* _Task brief_
Write out every single entry exactly.

:: Supplied material ::

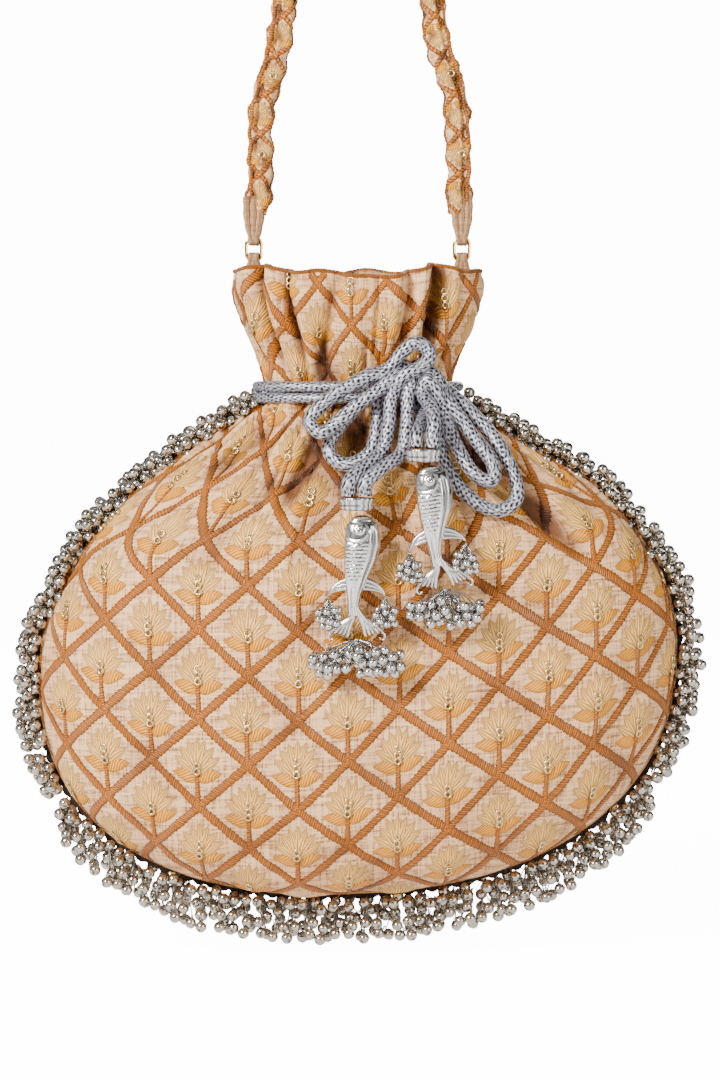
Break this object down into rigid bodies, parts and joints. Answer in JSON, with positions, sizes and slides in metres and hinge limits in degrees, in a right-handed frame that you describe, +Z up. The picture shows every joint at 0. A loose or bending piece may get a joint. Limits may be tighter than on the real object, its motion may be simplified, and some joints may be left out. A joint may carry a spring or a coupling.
{
  "type": "potli bag",
  "caption": "Gathered drawstring pouch bag on a short strap, with a small-bell trim round its seam and two belled fish charms on the tied cord.",
  "frame": {"origin": "the point on the inside of the strap's arch that a hand, arm or hook holds it by", "axes": "+Z up along the hanging strap, front towards -Y, width along X"},
  "size_m": [0.2376, 0.0948, 0.4802],
  "materials": {
    "embroidered_silk": "pale pink-beige slub silk with orange-brown and gold thread embroidery",
    "lining_cotton": "plain cotton",
    "dark_tape": "dark woven tape",
    "antique_silver": "polished antique silver-toned brass bells",
    "cast_silver": "cast silver-toned metal, dark in its hollows",
    "gold_wire": "polished gold-toned wire",
    "silver_mesh_cord": "knitted silver-grey metallic yarn"
  },
  "bodies": {
    "strap": {"strap": "embroidered_silk", "strap_loop_left": "embroidered_silk", "strap_loop_right": "embroidered_silk"},
    "link_left": {"link_left": "gold_wire"},
    "link_right": {"link_right": "gold_wire"},
    "bag": {"front_panel": "embroidered_silk", "back_panel": "embroidered_silk", "lining": "lining_cotton", "trim_tape": "dark_tape", "bell_trim_01": "antique_silver", "bell_trim_02": "antique_silver", "bell_trim_03": "antique_silver", "bell_trim_04": "antique_silver", "bell_trim_05": "antique_silver", "bell_trim_06": "antique_silver", "bell_trim_07": "antique_silver", "bell_trim_08": "antique_silver", "bell_trim_09": "antique_silver", "bell_trim_10": "antique_silver", "bell_trim_11": "antique_silver", "bell_trim_12": "antique_silver", "bell_trim_13": "antique_silver", "bell_trim_14": "antique_silver", "bell_trim_15": "antique_silver", "bell_trim_16": "antique_silver", "bell_trim_17": "antique_silver", "bell_trim_18": "antique_silver", "side_loop_left": "embroidered_silk", "side_loop_right": "embroidered_silk", "cord_cap_1": "cast_silver", "cord_cap_2": "cast_silver", "drawstring_a_left_ear": "silver_mesh_cord", "drawstring_a_right_ear": "silver_mesh_cord", "drawstring_a_left_tail": "silver_mesh_cord", "drawstring_a_right_tail": "silver_mesh_cord", "drawstring_a_turn": "silver_mesh_cord", "drawstring_b_left_ear": "silver_mesh_cord", "drawstring_b_right_ear": "silver_mesh_cord", "drawstring_b_left_tail": "silver_mesh_cord", "drawstring_b_right_tail": "silver_mesh_cord", "drawstring_b_turn": "silver_mesh_cord", "bow_knot": "silver_mesh_cord"},
    "fish_1": {"fish_1": "cast_silver"},
    "fish_1_left_bells": {"fish_1_left_bells": "cast_silver"},
    "fish_1_right_bells": {"fish_1_right_bells": "cast_silver"},
    "fish_1_tail_bells": {"fish_1_tail_bells": "cast_silver"},
    "fish_2": {"fish_2": "cast_silver"},
    "fish_2_left_bells": {"fish_2_left_bells": "cast_silver"},
    "fish_2_right_bells": {"fish_2_right_bells": "cast_silver"},
    "fish_2_tail_bells": {"fish_2_tail_bells": "cast_silver"}
  },
  "joints": [
    {"name": "link_left_swing", "type": "hinge", "parent": "strap", "child": "link_left", "pos_m": [-0.0352, 0, -0.2335], "axis": [1, 0, 0], "range_deg": [-45, 45]},
    {"name": "link_right_swing", "type": "hinge", "parent": "strap", "child": "link_right", "pos_m": [0.035, 0, -0.2335], "axis": [1, 0, 0], "range_deg": [-45, 45]},
    {"name": "bag_swing", "type": "hinge", "parent": "link_left", "child": "bag", "pos_m": [-0.0352, 0, -0.2407], "axis": [1, 0, 0], "range_deg": [-35, 35]},
    {"name": "fish_1_swing", "type": "hinge", "parent": "bag", "child": "fish_1", "pos_m": [-0.0004, -0.0452, -0.325], "axis": [-1, 0, 0], "range_deg": [0, 35]},
    {"name": "fish_1_left_bells_swing", "type": "hinge", "parent": "fish_1", "child": "fish_1_left_bells", "pos_m": [-0.0096, -0.0452, -0.3518], "axis": [-1, 0, 0], "range_deg": [0, 40]},
    {"name": "fish_1_right_bells_swing", "type": "hinge", "parent": "fish_1", "child": "fish_1_right_bells", "pos_m": [0.0088, -0.0452, -0.3518], "axis": [-1, 0, 0], "range_deg": [0, 40]},
    {"name": "fish_1_tail_bells_swing", "type": "hinge", "parent": "fish_1", "child": "fish_1_tail_bells", "pos_m": [-0.0004, -0.0452, -0.3654], "axis": [-1, 0, 0], "range_deg": [0, 40]},
    {"name": "fish_2_swing", "type": "hinge", "parent": "bag", "child": "fish_2", "pos_m": [0.0214, -0.0452, -0.3092], "axis": [-1, 0, 0], "range_deg": [0, 35]},
    {"name": "fish_2_left_bells_swing", "type": "hinge", "parent": "fish_2", "child": "fish_2_left_bells", "pos_m": [0.01699, -0.0452, -0.33719], "axis": [-1, 0, 0], "range_deg": [0, 40]},
    {"name": "fish_2_right_bells_swing", "type": "hinge", "parent": "fish_2", "child": "fish_2_right_bells", "pos_m": [0.03511, -0.0452, -0.334], "axis": [-1, 0, 0], "range_deg": [0, 40]},
    {"name": "fish_2_tail_bells_swing", "type": "hinge", "parent": "fish_2", "child": "fish_2_tail_bells", "pos_m": [0.02842, -0.0452, -0.34899], "axis": [-1, 0, 0], "range_deg": [0, 40]}
  ],
  "couplings": [
    {"joint": "link_right_swing", "follows": "link_left_swing", "ratio": 1}
  ]
}
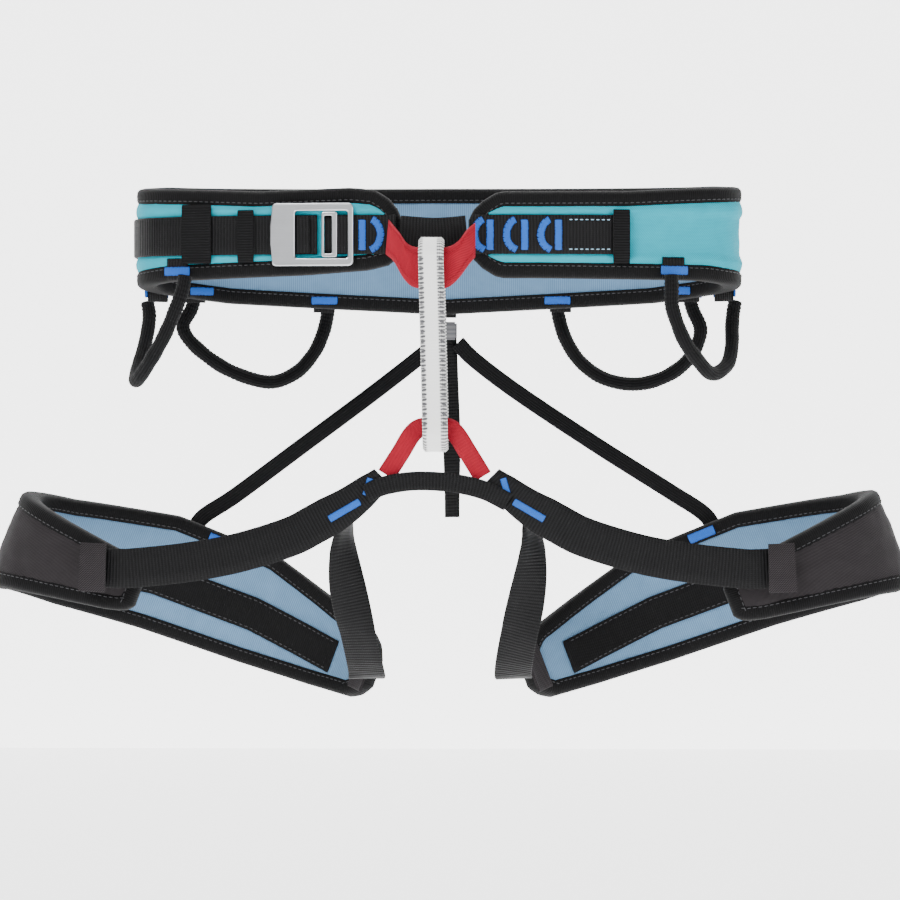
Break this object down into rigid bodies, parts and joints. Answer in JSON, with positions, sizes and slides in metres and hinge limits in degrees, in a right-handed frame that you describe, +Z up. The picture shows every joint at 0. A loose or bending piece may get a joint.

:::

* _Task result_
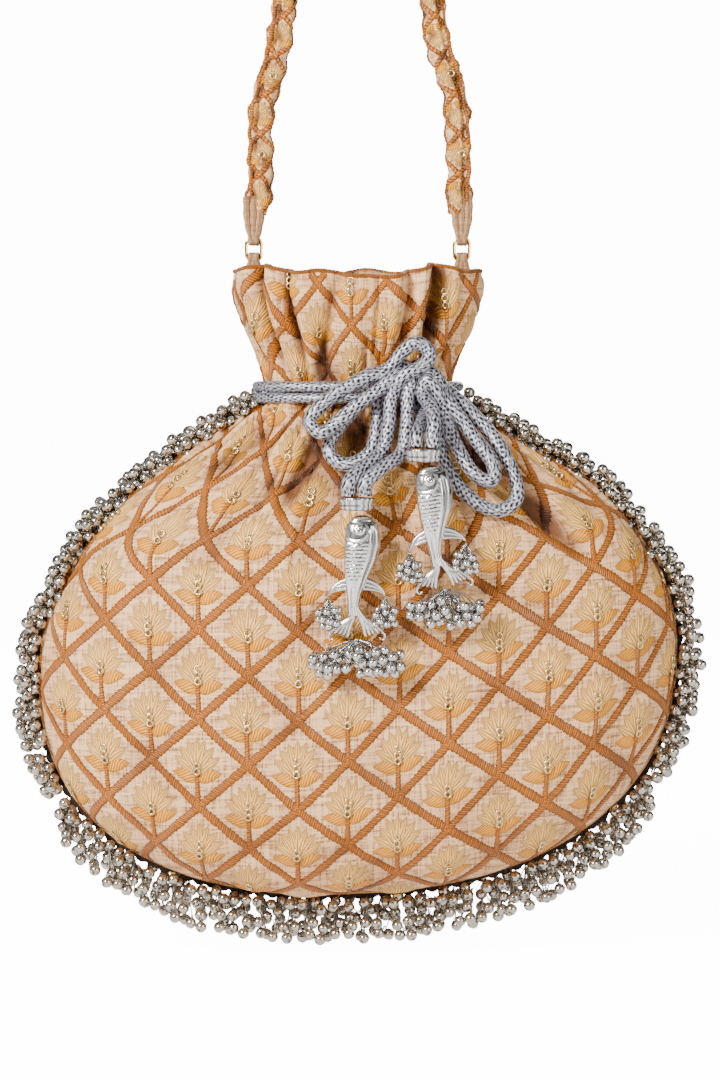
Break this object down into rigid bodies, parts and joints. Answer in JSON, with positions, sizes and slides in metres and hinge limits in degrees, in a right-handed frame that you describe, +Z up. The picture shows every joint at 0. A loose or bending piece may get a joint. Limits may be tighter than on the real object, its motion may be simplified, and some joints may be left out. A joint may carry a spring or a coupling.
{
  "type": "potli bag",
  "caption": "Gathered drawstring pouch bag on a short strap, with a small-bell trim round its seam and two belled fish charms on the tied cord.",
  "frame": {"origin": "the point on the inside of the strap's arch that a hand, arm or hook holds it by", "axes": "+Z up along the hanging strap, front towards -Y, width along X"},
  "size_m": [0.2376, 0.0948, 0.4802],
  "materials": {
    "embroidered_silk": "pale pink-beige slub silk with orange-brown and gold thread embroidery",
    "lining_cotton": "plain cotton",
    "dark_tape": "dark woven tape",
    "antique_silver": "polished antique silver-toned brass bells",
    "cast_silver": "cast silver-toned metal, dark in its hollows",
    "gold_wire": "polished gold-toned wire",
    "silver_mesh_cord": "knitted silver-grey metallic yarn"
  },
  "bodies": {
    "strap": {"strap": "embroidered_silk", "strap_loop_left": "embroidered_silk", "strap_loop_right": "embroidered_silk"},
    "link_left": {"link_left": "gold_wire"},
    "link_right": {"link_right": "gold_wire"},
    "bag": {"front_panel": "embroidered_silk", "back_panel": "embroidered_silk", "lining": "lining_cotton", "trim_tape": "dark_tape", "bell_trim_01": "antique_silver", "bell_trim_02": "antique_silver", "bell_trim_03": "antique_silver", "bell_trim_04": "antique_silver", "bell_trim_05": "antique_silver", "bell_trim_06": "antique_silver", "bell_trim_07": "antique_silver", "bell_trim_08": "antique_silver", "bell_trim_09": "antique_silver", "bell_trim_10": "antique_silver", "bell_trim_11": "antique_silver", "bell_trim_12": "antique_silver", "bell_trim_13": "antique_silver", "bell_trim_14": "antique_silver", "bell_trim_15": "antique_silver", "bell_trim_16": "antique_silver", "bell_trim_17": "antique_silver", "bell_trim_18": "antique_silver", "side_loop_left": "embroidered_silk", "side_loop_right": "embroidered_silk", "cord_cap_1": "cast_silver", "cord_cap_2": "cast_silver", "drawstring_a_left_ear": "silver_mesh_cord", "drawstring_a_right_ear": "silver_mesh_cord", "drawstring_a_left_tail": "silver_mesh_cord", "drawstring_a_right_tail": "silver_mesh_cord", "drawstring_a_turn": "silver_mesh_cord", "drawstring_b_left_ear": "silver_mesh_cord", "drawstring_b_right_ear": "silver_mesh_cord", "drawstring_b_left_tail": "silver_mesh_cord", "drawstring_b_right_tail": "silver_mesh_cord", "drawstring_b_turn": "silver_mesh_cord", "bow_knot": "silver_mesh_cord"},
    "fish_1": {"fish_1": "cast_silver"},
    "fish_1_left_bells": {"fish_1_left_bells": "cast_silver"},
    "fish_1_right_bells": {"fish_1_right_bells": "cast_silver"},
    "fish_1_tail_bells": {"fish_1_tail_bells": "cast_silver"},
    "fish_2": {"fish_2": "cast_silver"},
    "fish_2_left_bells": {"fish_2_left_bells": "cast_silver"},
    "fish_2_right_bells": {"fish_2_right_bells": "cast_silver"},
    "fish_2_tail_bells": {"fish_2_tail_bells": "cast_silver"}
  },
  "joints": [
    {"name": "link_left_swing", "type": "hinge", "parent": "strap", "child": "link_left", "pos_m": [-0.0352, 0, -0.2335], "axis": [1, 0, 0], "range_deg": [-45, 45]},
    {"name": "link_right_swing", "type": "hinge", "parent": "strap", "child": "link_right", "pos_m": [0.035, 0, -0.2335], "axis": [1, 0, 0], "range_deg": [-45, 45]},
    {"name": "bag_swing", "type": "hinge", "parent": "link_left", "child": "bag", "pos_m": [-0.0352, 0, -0.2407], "axis": [1, 0, 0], "range_deg": [-35, 35]},
    {"name": "fish_1_swing", "type": "hinge", "parent": "bag", "child": "fish_1", "pos_m": [-0.0004, -0.0452, -0.325], "axis": [-1, 0, 0], "range_deg": [0, 35]},
    {"name": "fish_1_left_bells_swing", "type": "hinge", "parent": "fish_1", "child": "fish_1_left_bells", "pos_m": [-0.0096, -0.0452, -0.3518], "axis": [-1, 0, 0], "range_deg": [0, 40]},
    {"name": "fish_1_right_bells_swing", "type": "hinge", "parent": "fish_1", "child": "fish_1_right_bells", "pos_m": [0.0088, -0.0452, -0.3518], "axis": [-1, 0, 0], "range_deg": [0, 40]},
    {"name": "fish_1_tail_bells_swing", "type": "hinge", "parent": "fish_1", "child": "fish_1_tail_bells", "pos_m": [-0.0004, -0.0452, -0.3654], "axis": [-1, 0, 0], "range_deg": [0, 40]},
    {"name": "fish_2_swing", "type": "hinge", "parent": "bag", "child": "fish_2", "pos_m": [0.0214, -0.0452, -0.3092], "axis": [-1, 0, 0], "range_deg": [0, 35]},
    {"name": "fish_2_left_bells_swing", "type": "hinge", "parent": "fish_2", "child": "fish_2_left_bells", "pos_m": [0.01699, -0.0452, -0.33719], "axis": [-1, 0, 0], "range_deg": [0, 40]},
    {"name": "fish_2_right_bells_swing", "type": "hinge", "parent": "fish_2", "child": "fish_2_right_bells", "pos_m": [0.03511, -0.0452, -0.334], "axis": [-1, 0, 0], "range_deg": [0, 40]},
    {"name": "fish_2_tail_bells_swing", "type": "hinge", "parent": "fish_2", "child": "fish_2_tail_bells", "pos_m": [0.02842, -0.0452, -0.34899], "axis": [-1, 0, 0], "range_deg": [0, 40]}
  ],
  "couplings": [
    {"joint": "link_right_swing", "follows": "link_left_swing", "ratio": 1}
  ]
}
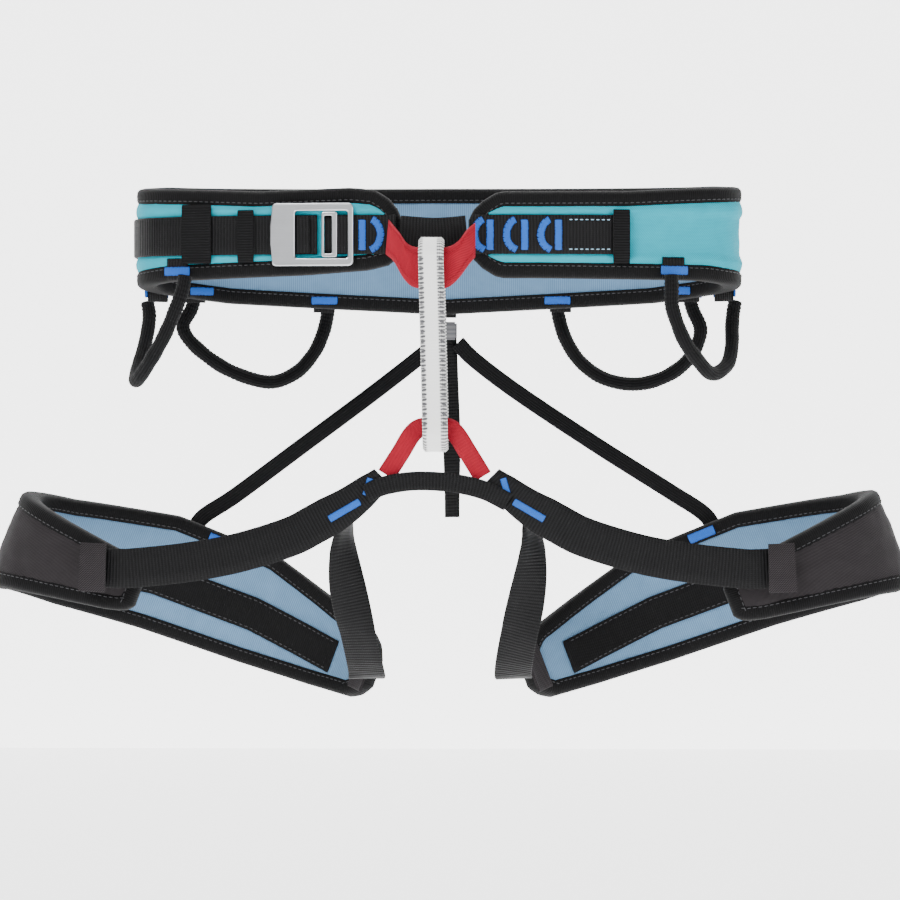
Break this object down into rigid bodies, parts and joints. Answer in JSON, with positions, sizes and slides in metres and hinge limits in degrees, in a right-handed frame that you describe, +Z up. The picture shows every joint at 0. A loose or bending piece may get a joint.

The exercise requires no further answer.